Il faut dire que la carrière de Thomas Muster ne fut pas de tout repos. Comme celle de son collègue Hermann Maier, elle fut coupée en deux par un accident dramatique. Alors que le natif de Leibnitz s’était déjà signalé à 22 ans par une prometteuse demi‐finale à l’Open d’Australie en 1989, il était fauché trois mois plus tard par le destin sous la forme d’une voiture garée sur un parking de Key Biscayne, qui reculait et lui brisait la jambe en mille morceaux. On pensait sa carrière terminée. C’était mal connaître Musterminator, le robot androïde de 3ème génération. Au coeur même de l’été 1989, une image saisissante faisait le tour des gazettes : la jambe plâtrée et attachée sur un banc, le rictus de la douleur en témoin de sa rééducation plus qu’active, Muster faisait ses gammes comme un joueur de tennis en fauteuil. Ce courage inouï était récompensé par son come‐back à peine six mois plus tard. Mais c’est en 1995 que l’Autrichien allait marquer son empreinte dans le jeu, d’abord en étant placé au centre de la polémique quant à des suspicions sur une performance étonnante à Monte‐Carlo où après une demi finale éprouvante, il remportait la finale en 5 sets face à Boris Becker après avoir eu deux balles de match contre lui (4–5 5–7 6–1 7–6 6–0). Non seulement l’Allemand ne remporterait jamais un tournoi sur terre battue mais, mauvais joueur, il soulevait quelques interrogations sur le résurrection physique de super Thomas. Un ange passait…

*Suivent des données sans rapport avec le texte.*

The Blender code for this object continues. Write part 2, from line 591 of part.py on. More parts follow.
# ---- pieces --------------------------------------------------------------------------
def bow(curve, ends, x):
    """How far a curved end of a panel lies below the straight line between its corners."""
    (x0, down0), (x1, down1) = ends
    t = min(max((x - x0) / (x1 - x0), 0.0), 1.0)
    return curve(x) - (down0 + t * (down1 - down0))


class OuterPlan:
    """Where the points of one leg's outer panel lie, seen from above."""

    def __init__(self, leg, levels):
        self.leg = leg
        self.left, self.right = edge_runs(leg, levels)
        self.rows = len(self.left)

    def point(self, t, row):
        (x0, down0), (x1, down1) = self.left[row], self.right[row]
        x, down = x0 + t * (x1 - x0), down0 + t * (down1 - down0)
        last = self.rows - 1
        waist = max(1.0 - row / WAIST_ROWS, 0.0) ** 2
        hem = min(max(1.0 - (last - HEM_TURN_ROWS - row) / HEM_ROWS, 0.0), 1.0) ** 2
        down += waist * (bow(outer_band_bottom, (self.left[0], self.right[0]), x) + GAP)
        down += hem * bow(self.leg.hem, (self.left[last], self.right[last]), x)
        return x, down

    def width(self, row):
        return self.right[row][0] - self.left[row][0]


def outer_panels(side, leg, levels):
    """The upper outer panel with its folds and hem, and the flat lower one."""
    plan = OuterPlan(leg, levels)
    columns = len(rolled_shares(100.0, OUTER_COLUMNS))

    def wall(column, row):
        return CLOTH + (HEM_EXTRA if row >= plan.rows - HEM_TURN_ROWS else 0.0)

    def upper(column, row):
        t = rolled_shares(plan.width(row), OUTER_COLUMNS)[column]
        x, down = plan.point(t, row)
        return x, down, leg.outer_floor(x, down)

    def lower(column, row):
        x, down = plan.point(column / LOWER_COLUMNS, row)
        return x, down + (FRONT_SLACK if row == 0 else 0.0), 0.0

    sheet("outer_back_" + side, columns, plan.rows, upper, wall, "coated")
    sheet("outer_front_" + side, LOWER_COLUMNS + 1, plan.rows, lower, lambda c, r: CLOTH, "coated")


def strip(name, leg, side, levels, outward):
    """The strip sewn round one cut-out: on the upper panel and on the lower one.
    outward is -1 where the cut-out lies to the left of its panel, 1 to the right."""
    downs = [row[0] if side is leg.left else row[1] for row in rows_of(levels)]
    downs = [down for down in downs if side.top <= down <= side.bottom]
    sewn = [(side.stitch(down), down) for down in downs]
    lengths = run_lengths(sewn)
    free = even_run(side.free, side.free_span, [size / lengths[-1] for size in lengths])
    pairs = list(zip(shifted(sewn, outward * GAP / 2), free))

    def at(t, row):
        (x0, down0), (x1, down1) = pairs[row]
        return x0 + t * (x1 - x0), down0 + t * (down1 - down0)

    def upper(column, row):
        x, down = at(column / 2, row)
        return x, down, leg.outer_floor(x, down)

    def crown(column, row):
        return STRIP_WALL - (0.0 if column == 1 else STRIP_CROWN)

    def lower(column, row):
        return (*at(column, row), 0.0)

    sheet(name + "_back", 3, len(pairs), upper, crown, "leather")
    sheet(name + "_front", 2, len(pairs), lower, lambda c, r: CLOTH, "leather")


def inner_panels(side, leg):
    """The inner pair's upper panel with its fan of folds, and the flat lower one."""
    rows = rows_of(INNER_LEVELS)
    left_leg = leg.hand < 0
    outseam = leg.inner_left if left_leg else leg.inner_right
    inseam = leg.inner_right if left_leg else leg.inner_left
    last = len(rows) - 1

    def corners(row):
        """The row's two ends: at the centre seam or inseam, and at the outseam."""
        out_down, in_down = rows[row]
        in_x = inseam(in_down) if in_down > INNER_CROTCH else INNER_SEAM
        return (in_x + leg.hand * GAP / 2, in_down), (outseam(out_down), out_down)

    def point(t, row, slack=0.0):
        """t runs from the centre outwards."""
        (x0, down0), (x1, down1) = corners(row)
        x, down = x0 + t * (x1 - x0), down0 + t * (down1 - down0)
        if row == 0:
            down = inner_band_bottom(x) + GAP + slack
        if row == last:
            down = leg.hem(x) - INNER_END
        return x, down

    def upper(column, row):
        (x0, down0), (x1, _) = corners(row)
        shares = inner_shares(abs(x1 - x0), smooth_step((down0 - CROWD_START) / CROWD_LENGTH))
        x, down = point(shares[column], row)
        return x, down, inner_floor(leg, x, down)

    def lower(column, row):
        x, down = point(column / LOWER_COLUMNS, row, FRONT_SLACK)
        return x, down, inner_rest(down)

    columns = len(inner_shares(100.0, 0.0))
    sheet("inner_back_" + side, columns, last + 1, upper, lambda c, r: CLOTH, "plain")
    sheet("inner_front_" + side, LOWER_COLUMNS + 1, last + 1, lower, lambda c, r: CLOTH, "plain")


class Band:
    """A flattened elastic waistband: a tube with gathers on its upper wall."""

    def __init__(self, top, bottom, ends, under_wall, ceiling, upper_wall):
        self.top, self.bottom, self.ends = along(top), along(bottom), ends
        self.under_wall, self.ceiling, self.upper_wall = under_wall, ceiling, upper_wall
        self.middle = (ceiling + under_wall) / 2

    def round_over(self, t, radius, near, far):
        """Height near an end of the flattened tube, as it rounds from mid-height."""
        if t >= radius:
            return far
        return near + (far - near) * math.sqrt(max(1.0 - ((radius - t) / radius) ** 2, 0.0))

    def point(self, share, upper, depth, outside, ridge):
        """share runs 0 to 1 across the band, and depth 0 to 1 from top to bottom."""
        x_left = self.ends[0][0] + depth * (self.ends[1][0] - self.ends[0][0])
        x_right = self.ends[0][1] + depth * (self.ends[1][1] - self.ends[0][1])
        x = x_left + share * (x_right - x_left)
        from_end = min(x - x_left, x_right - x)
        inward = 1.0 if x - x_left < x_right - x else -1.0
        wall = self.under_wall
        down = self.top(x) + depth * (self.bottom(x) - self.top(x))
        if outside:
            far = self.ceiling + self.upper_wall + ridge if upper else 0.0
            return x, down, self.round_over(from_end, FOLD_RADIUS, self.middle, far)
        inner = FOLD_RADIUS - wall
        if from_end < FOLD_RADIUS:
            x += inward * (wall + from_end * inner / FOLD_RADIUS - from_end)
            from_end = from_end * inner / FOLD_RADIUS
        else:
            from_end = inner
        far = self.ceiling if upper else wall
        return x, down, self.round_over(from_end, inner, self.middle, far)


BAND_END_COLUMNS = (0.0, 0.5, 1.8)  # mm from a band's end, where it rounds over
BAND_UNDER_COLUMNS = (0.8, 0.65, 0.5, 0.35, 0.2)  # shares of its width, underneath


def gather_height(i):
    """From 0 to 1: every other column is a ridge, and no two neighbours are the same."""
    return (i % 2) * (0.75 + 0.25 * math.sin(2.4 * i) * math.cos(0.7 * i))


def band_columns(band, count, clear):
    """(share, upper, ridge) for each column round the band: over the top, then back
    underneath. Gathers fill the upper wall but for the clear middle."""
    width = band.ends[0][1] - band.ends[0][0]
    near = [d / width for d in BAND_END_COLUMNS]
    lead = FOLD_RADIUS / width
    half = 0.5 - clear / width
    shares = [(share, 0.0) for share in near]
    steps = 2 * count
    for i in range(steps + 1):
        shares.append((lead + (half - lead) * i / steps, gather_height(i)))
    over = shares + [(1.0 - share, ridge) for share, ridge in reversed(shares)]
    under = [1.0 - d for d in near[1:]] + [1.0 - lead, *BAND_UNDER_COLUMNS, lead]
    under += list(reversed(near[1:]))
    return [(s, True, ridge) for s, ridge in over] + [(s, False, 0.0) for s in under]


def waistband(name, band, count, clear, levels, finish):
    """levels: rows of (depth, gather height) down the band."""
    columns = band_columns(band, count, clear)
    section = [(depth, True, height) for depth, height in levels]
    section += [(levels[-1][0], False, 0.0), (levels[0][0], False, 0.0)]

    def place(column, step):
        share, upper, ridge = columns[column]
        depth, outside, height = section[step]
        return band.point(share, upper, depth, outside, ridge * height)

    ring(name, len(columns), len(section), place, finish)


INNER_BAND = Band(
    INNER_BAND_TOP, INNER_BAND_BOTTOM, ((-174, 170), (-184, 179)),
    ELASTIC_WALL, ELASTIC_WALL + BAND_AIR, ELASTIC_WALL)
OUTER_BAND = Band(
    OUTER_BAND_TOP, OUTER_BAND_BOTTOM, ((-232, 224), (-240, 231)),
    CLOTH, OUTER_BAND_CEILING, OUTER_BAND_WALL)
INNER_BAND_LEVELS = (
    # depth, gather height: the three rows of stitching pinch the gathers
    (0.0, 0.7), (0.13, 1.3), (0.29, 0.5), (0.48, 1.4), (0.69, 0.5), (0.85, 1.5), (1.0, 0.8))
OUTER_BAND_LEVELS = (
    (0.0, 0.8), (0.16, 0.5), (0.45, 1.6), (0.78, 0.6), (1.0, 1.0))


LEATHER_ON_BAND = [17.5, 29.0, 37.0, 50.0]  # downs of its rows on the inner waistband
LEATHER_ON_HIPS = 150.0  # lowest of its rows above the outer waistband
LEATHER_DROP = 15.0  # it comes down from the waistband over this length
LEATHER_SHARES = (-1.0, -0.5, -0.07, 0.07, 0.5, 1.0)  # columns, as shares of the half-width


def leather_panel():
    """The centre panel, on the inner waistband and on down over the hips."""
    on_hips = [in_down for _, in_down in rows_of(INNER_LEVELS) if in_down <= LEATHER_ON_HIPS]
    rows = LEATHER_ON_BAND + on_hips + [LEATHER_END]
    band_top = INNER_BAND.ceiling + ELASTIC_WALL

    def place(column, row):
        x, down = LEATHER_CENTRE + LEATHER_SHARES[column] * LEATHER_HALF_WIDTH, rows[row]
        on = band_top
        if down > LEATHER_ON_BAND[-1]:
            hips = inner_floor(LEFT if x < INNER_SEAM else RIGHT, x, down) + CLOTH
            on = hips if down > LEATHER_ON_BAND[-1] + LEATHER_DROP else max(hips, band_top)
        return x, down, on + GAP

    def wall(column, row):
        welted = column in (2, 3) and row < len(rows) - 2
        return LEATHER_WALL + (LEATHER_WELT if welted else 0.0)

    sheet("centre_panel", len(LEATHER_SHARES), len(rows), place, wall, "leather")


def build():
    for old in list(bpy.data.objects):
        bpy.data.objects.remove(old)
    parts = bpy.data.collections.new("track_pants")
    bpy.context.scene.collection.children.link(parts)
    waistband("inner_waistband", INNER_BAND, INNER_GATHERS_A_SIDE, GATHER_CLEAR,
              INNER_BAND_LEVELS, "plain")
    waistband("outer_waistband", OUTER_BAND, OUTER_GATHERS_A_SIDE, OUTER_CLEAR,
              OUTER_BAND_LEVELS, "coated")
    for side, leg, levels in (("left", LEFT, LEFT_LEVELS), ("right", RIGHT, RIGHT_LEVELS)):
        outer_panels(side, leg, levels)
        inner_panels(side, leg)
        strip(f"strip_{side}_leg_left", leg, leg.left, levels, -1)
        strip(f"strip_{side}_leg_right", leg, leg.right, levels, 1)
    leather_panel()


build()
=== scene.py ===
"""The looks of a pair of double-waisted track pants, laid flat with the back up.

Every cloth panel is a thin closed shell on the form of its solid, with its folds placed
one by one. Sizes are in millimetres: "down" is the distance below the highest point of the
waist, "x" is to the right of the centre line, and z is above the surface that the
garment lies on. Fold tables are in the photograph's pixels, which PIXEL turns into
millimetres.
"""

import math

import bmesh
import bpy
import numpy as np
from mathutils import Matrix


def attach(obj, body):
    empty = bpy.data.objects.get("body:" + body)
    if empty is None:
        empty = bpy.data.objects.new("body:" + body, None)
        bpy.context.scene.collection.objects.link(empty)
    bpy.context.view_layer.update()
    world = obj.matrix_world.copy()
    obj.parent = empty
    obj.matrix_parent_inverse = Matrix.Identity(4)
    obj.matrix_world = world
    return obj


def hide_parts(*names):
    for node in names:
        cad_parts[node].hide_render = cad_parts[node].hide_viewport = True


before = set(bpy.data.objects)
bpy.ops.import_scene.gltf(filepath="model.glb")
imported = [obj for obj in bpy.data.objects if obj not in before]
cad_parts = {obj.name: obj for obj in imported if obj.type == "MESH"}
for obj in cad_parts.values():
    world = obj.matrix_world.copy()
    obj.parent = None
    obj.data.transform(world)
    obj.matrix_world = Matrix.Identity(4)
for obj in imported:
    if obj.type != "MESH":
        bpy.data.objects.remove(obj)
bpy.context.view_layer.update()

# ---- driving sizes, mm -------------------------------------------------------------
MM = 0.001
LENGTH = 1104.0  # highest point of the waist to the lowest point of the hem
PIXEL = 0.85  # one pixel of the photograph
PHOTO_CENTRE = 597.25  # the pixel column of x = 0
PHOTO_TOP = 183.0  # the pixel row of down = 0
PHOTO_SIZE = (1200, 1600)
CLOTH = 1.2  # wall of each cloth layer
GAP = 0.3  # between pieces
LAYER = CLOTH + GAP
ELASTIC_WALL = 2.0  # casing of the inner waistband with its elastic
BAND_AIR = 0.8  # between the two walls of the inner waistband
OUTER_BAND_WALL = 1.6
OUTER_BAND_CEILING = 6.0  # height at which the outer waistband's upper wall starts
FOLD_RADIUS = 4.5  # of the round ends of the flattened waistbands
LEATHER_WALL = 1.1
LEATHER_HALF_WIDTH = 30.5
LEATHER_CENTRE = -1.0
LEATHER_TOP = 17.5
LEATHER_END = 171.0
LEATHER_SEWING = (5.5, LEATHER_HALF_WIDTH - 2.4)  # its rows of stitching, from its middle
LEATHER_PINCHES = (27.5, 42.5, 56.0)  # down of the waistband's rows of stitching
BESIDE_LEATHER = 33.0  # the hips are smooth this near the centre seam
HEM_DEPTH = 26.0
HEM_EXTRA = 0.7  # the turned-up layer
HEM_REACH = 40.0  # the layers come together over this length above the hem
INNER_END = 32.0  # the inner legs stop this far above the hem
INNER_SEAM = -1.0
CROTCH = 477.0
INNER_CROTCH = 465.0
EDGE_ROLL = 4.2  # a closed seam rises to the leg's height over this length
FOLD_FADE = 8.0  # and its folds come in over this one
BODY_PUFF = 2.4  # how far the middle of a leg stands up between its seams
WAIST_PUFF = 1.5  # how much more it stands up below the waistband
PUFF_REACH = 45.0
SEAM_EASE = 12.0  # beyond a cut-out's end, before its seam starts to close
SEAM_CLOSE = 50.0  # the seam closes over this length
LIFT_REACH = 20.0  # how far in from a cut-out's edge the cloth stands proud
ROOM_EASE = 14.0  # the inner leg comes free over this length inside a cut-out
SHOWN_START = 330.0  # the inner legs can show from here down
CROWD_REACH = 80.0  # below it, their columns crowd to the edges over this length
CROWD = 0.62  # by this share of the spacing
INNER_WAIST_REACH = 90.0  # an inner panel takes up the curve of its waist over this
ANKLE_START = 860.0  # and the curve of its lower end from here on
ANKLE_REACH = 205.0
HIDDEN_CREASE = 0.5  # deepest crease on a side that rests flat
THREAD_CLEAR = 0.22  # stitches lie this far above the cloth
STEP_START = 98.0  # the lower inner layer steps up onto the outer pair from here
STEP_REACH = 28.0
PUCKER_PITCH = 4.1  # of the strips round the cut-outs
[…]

Mais c’est sans discussion que l’Autrichien s’imposait un mois et demi plus tard à la Porte d’Auteuil (7–5 6–2 6–4) face à Michael Chang après avoir fait main basse sur la saison de terre battue en s’imposant un peu avant à Rome face à Sergi Bruguera. Professionnel et toujours aussi méticuleux, Thomas Muster ne quittait pas le court central Philipe Chatrier sans remercier l’ensemble des officiels, des juges de ligne et surtout des petits ramasseurs de balle à qui il allait serrer la main individuellement. Cette année 1995, Muster remportait 12 titres et se rapprochait de la place de numéro 1 mondial.
On lui reprochait l’unidimensionnalité de son jeu et de son terrain de prédilection, la terre battue, mais de plus en plus à l’aise sur ciment, Muster décrochait le Graal en 1996. L’espace de quelques semaines, il atteignait le sommet du classement ATP. Encore sept belles victoires pour cette saison 1996 et la carrière de l’Autrichien entamait son crépuscule juste éclairée par une dernière demi‐finale en 1997 à l’Open d’Australie. Musterminator avait bien mérité sa retraite… jusqu’au prochain épisode.